--- Start of Data shown ---

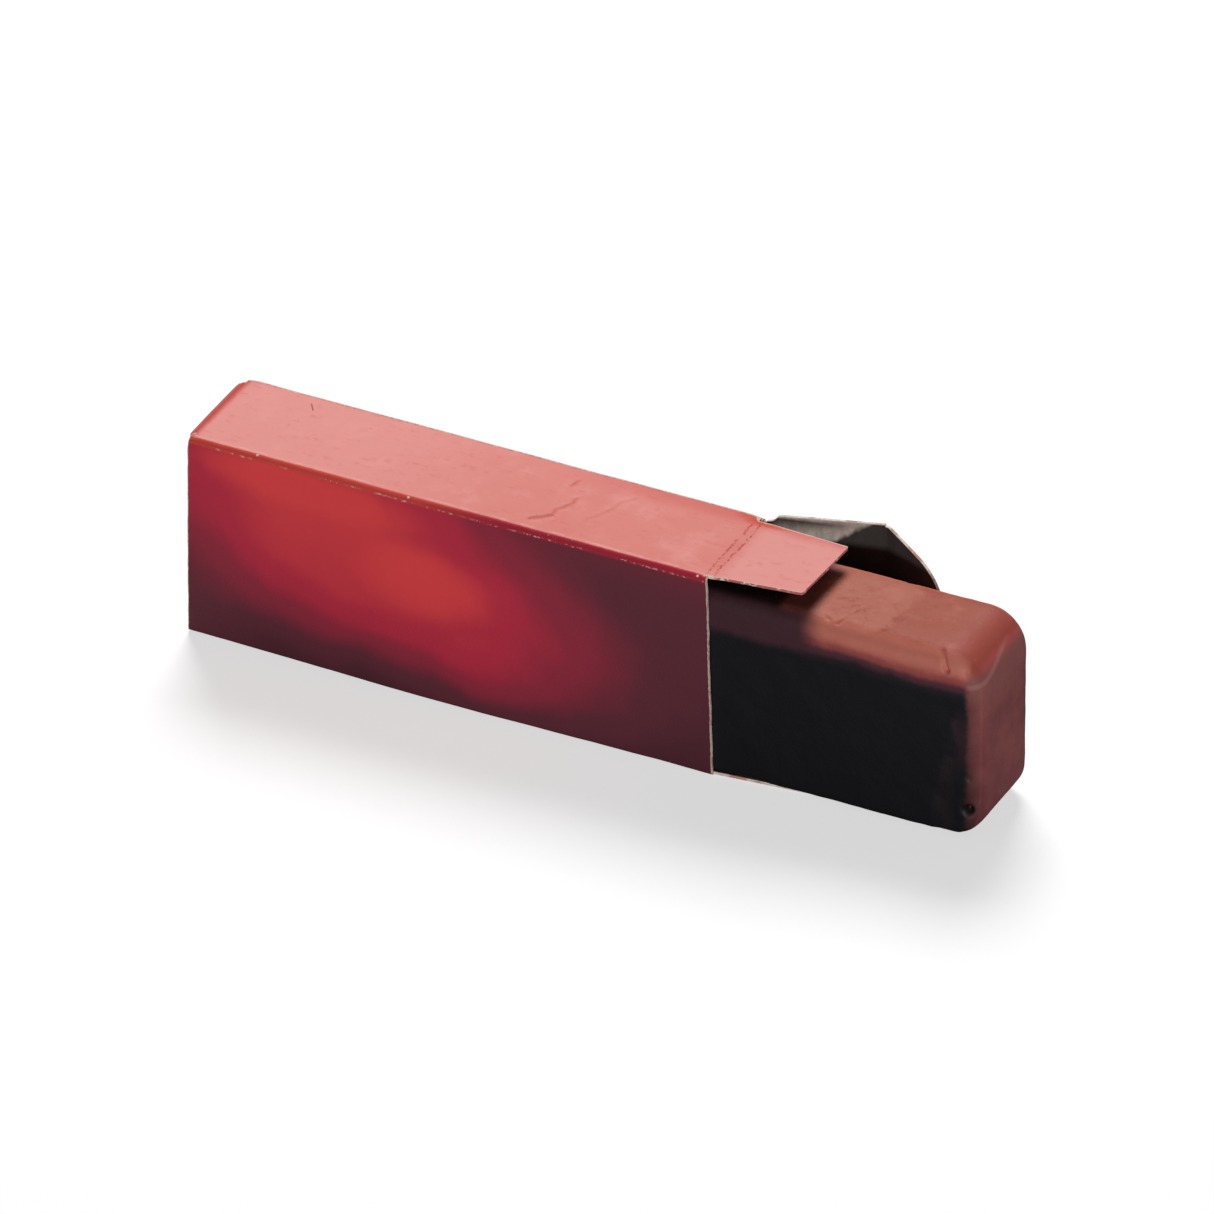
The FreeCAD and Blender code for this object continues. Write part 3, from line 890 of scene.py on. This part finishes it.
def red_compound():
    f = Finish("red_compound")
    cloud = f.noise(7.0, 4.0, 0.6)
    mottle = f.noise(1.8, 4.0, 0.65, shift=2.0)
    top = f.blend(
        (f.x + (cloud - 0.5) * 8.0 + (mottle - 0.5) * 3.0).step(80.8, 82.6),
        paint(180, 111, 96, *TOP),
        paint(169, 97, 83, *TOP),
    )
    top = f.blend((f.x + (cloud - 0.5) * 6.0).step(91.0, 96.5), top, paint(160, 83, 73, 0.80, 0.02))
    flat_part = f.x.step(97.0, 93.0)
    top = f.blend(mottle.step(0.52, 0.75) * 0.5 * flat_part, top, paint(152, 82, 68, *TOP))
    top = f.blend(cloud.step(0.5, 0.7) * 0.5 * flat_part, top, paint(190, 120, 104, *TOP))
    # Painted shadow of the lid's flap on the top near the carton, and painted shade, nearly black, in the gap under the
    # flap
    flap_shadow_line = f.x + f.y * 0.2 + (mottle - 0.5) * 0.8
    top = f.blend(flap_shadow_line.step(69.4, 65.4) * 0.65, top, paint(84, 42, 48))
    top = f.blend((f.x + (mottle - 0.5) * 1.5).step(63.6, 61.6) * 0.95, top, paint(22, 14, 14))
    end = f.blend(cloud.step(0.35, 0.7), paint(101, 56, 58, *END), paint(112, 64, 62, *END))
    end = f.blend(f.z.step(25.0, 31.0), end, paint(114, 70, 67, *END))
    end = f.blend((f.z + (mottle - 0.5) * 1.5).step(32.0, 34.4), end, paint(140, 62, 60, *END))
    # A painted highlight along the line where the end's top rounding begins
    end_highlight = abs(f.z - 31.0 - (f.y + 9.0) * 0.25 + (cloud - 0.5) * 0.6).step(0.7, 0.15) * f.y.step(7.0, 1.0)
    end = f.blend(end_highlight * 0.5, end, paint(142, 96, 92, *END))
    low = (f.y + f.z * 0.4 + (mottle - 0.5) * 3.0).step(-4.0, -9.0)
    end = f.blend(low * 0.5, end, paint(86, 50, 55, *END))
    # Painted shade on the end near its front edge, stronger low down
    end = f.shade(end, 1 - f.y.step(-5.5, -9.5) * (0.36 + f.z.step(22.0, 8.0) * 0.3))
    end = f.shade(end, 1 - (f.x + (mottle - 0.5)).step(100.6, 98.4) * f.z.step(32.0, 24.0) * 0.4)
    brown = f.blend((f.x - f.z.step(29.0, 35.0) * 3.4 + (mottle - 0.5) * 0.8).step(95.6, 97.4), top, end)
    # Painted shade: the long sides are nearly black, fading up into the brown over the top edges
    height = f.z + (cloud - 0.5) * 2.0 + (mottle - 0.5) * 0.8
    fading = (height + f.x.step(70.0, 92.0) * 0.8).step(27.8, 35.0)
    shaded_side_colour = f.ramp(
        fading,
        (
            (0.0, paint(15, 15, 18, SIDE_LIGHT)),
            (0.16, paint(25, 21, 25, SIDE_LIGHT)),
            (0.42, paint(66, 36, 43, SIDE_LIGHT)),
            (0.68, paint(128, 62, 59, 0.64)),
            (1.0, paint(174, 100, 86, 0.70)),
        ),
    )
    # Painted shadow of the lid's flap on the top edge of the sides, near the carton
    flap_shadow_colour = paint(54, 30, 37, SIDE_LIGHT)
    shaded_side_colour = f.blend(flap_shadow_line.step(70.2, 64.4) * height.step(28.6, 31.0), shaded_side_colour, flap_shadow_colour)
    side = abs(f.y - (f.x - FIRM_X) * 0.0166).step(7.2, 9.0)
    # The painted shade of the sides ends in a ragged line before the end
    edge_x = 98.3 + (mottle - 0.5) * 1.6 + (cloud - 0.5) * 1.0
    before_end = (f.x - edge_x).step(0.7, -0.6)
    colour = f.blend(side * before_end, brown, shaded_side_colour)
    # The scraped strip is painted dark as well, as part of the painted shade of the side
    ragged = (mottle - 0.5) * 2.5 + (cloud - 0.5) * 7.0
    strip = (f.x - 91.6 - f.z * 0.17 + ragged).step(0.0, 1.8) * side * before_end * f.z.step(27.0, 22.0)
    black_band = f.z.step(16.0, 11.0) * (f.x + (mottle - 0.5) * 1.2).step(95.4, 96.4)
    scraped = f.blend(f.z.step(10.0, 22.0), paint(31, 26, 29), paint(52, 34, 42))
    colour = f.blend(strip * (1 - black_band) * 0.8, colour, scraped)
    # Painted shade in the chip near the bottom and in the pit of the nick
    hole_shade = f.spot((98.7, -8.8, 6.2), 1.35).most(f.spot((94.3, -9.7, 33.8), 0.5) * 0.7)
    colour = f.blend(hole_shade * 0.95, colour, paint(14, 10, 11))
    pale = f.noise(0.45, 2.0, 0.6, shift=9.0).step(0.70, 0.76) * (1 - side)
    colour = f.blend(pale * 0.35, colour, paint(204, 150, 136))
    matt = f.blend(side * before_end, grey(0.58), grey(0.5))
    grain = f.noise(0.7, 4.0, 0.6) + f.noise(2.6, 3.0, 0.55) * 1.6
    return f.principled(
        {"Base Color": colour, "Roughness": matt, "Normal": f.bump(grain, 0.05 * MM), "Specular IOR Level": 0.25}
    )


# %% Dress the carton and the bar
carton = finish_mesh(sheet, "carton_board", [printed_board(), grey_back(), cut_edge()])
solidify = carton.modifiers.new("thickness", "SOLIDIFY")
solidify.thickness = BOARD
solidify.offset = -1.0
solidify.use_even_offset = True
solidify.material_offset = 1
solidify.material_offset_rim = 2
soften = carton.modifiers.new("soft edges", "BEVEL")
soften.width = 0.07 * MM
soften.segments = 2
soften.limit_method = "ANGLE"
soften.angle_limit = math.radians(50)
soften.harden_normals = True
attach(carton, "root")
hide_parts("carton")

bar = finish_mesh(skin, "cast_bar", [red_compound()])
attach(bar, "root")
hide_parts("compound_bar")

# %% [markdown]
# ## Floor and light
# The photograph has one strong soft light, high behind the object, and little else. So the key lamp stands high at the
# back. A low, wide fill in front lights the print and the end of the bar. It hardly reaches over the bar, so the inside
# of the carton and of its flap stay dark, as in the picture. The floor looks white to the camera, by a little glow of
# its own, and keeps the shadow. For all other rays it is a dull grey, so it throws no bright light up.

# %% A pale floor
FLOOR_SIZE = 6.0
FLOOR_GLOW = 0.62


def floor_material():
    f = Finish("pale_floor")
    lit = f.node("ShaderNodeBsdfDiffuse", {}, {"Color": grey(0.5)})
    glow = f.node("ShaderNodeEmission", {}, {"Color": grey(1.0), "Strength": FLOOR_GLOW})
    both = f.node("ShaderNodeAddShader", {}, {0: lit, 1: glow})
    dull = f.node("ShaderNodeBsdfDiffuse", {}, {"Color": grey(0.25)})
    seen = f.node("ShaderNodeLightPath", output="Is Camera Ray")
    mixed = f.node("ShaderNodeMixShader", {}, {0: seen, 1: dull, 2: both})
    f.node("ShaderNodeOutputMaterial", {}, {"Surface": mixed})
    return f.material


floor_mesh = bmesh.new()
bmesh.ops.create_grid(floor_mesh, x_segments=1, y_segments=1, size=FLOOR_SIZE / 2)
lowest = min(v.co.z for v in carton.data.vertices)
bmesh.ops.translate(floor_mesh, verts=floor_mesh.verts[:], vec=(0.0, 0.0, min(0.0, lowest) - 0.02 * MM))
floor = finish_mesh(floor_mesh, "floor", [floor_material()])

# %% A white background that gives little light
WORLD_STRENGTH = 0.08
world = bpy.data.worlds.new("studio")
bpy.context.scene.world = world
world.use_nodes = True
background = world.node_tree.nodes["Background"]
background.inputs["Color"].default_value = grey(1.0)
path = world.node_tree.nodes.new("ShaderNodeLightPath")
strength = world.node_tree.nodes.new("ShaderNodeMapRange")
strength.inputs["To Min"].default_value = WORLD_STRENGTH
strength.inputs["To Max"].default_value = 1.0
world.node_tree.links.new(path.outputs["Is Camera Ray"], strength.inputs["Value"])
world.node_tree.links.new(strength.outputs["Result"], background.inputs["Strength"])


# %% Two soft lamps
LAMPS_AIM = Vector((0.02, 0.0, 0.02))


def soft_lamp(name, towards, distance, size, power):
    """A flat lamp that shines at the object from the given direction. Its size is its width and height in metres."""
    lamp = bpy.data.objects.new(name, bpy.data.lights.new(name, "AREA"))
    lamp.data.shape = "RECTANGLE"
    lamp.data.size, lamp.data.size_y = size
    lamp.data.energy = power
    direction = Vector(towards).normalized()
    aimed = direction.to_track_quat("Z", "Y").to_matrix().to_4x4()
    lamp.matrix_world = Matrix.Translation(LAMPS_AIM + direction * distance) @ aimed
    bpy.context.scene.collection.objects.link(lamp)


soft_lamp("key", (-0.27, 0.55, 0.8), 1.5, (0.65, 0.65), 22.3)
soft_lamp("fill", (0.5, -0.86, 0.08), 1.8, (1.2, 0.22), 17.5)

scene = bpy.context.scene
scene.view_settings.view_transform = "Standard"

--- End of Data shown ---

Pull out every line containing "from".

The FreeCAD and Blender code for this object continues. Write part 3, from line 890 of scene.py on. This part finishes it.
    """A flat lamp that shines at the object from the given direction. Its size is its width and height in metres."""